Mais vale uma empresa em dificuldade que mantém seu funcionamento e tenta superar o momento de crise do que uma em processo de falência.
Esse princípio da manutenção da companhia, que rege a nova Lei de Falências e trouxe novos artifícios para que essa intenção fosse colocada em prática, já estava presente nos tribunais antes mesmo da promulgação da lei em 2005.
A constatação é resultado de uma pesquisa desenvolvida para a tese de doutorado da advogada e professora da Direito GV, Ligia Paula Pires Pinto Sica.
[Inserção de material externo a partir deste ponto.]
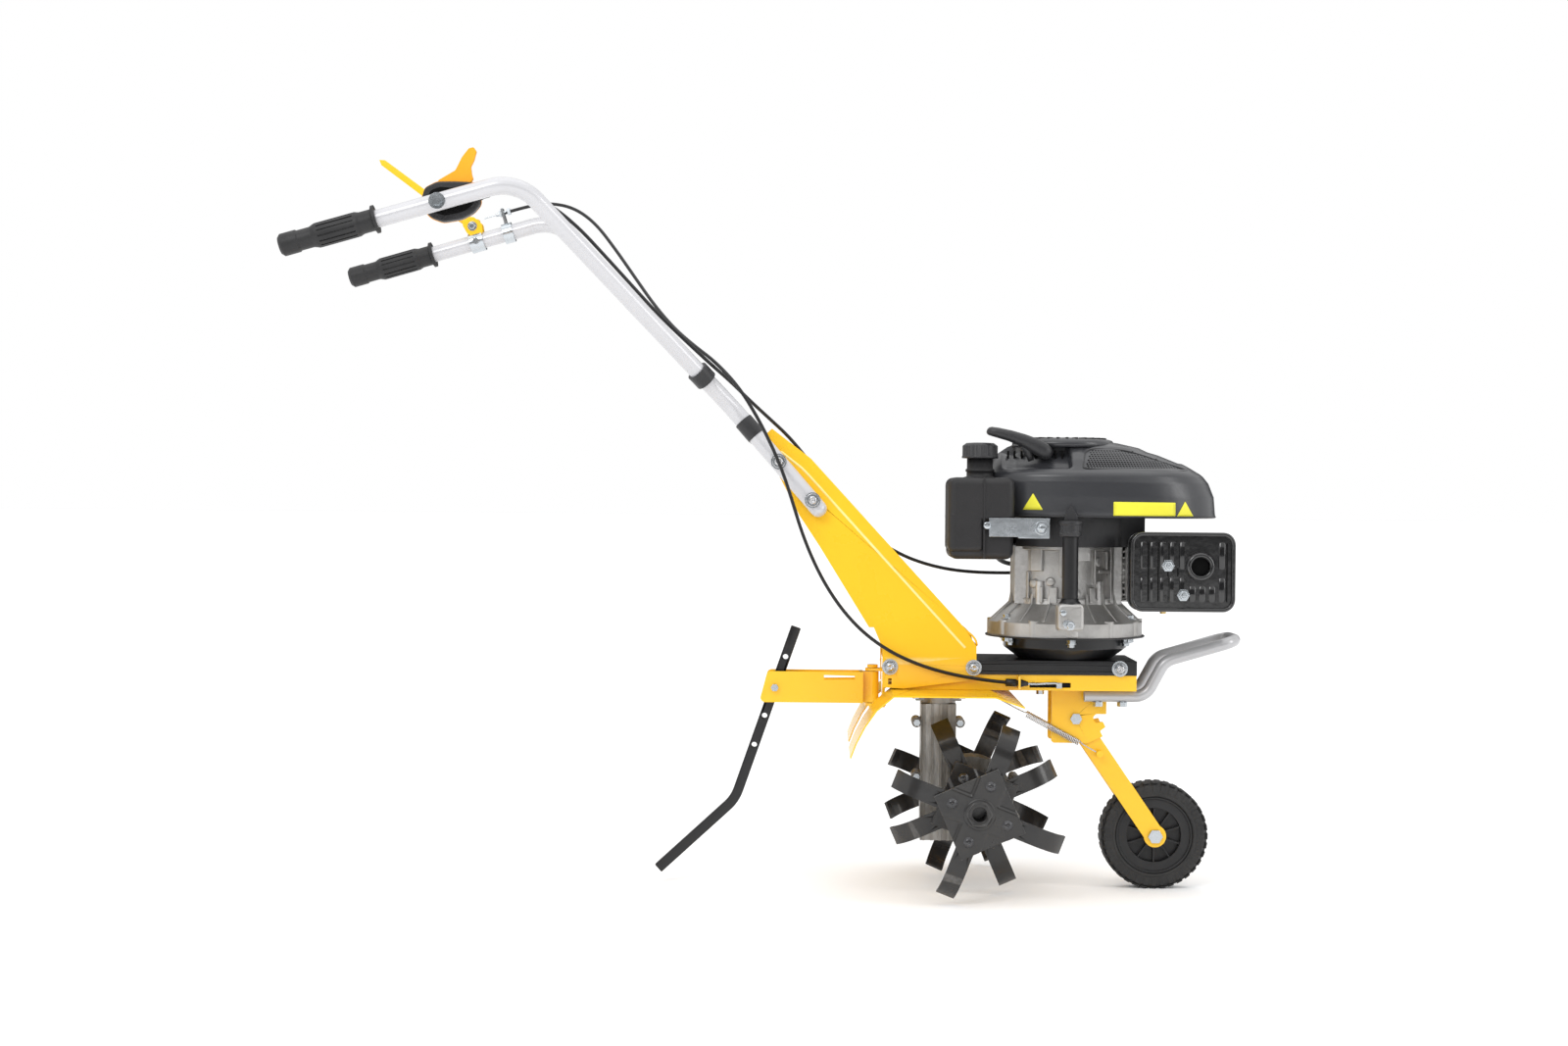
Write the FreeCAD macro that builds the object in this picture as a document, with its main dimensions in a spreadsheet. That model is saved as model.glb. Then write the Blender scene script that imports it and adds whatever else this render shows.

A professora analisou 72 decisões que levantavam a questão sobre a preservação da empresa - considerando todas as regiões do país e tribunais superiores - e em 73% delas os juízes foram favoráveis à continuidade das atividades.
Os acórdãos selecionados tratam de decisões do período de 1996 a 2007. Para levar em consideração, no entanto, a preservação da empresa antes da vigência da nova lei, muitos dos magistrados tiveram que "flexibilizar" a interpretação da norma vigente na época, um decreto de 1945, como afirma a pesquisadora.
Em alguns casos, esses juízes ainda se valiam de outras normas, como a lei de protestos de títulos, entre outras, para obter mais subsídios nas suas decisões, pois a antiga lei já não condizia com a realidade dessas empresas. No período, muitos pedidos de falência então foram negados porque o juiz entendeu que se tratava mais de uma ação de cobrança - que teria que passar por uma ação de execução - do que um pedido de falência propriamente dito. "Alguns fornecedores entram na Justiça pedindo a falência de uma empresa por conta de uma dívida pontual, o que não seria o caso, e que tem sido afastado pelos juízes", afirma.
Outros também foram negados em razão dos valores ínfimos envolvidos. Até porque, segundo o levantamento, apenas 10% dos processos apresentavam valor da causa superior a R$ 20 mil - valor aproximado estipulado na nova lei como o mínimo para um pedido de recuperação judicial. Entre os casos em que foi afastado o pedido pelo valor envolvido está uma decisão do Tribunal de Justiça de Santa Catarina (TJSC) em que foi pedida a falência de uma empresa devedora de R$ 2,6 mil. Também há situações em que o próprio juiz indicou que a empresa ainda poderia ter uma recuperação, como em um outro caso decidido pelo tribunal catarinense. A própria corte indicou a concordata - alternativa existente na antiga lei - como solução para o caso. Porém, muitos desses problemas enfrentados pelos juízes, em que a antiga lei de falências não oferecia alternativas, foram solucionados com a redação da nova Lei de Falências, na opinião de Ligia Pinto. A partir disso, passou a ficar mais claro que o objetivo principal da recuperação judicial é manter a unidade produtora, até para que sejam preservados os empregos dos trabalhadores e os interesses dos credores, como versa o artigo 47 da norma.
Outra evolução da nova lei, na sua opinião, seria a estipulação de um valor mínimo de débito para que se possa entrar com o pedido de falência - estipulado, no artigo 94, em 40 salários mínimos, cerca R$ de 20 mil. Nesse ponto, porém, a professora faz uma ressalva ao destacar que esses valores mínimos poderiam ser distintos de acordo com o porte da empresa. Isso porque, para uma empresa de grande porte, um valor de dívida que poderia ser considerado insignificante poderia ser bem superior a esse limite.
E, por último, o ponto que ela considera de grande evolução da lei é a possibilidade de uma recuperação extrajudicial. "Essa via pode ser menos onerosa, mais célere e estar ao alcance de empresas de todos os portes. Além de possibilitar uma maior flexibilidade na elaboração do plano", afirma.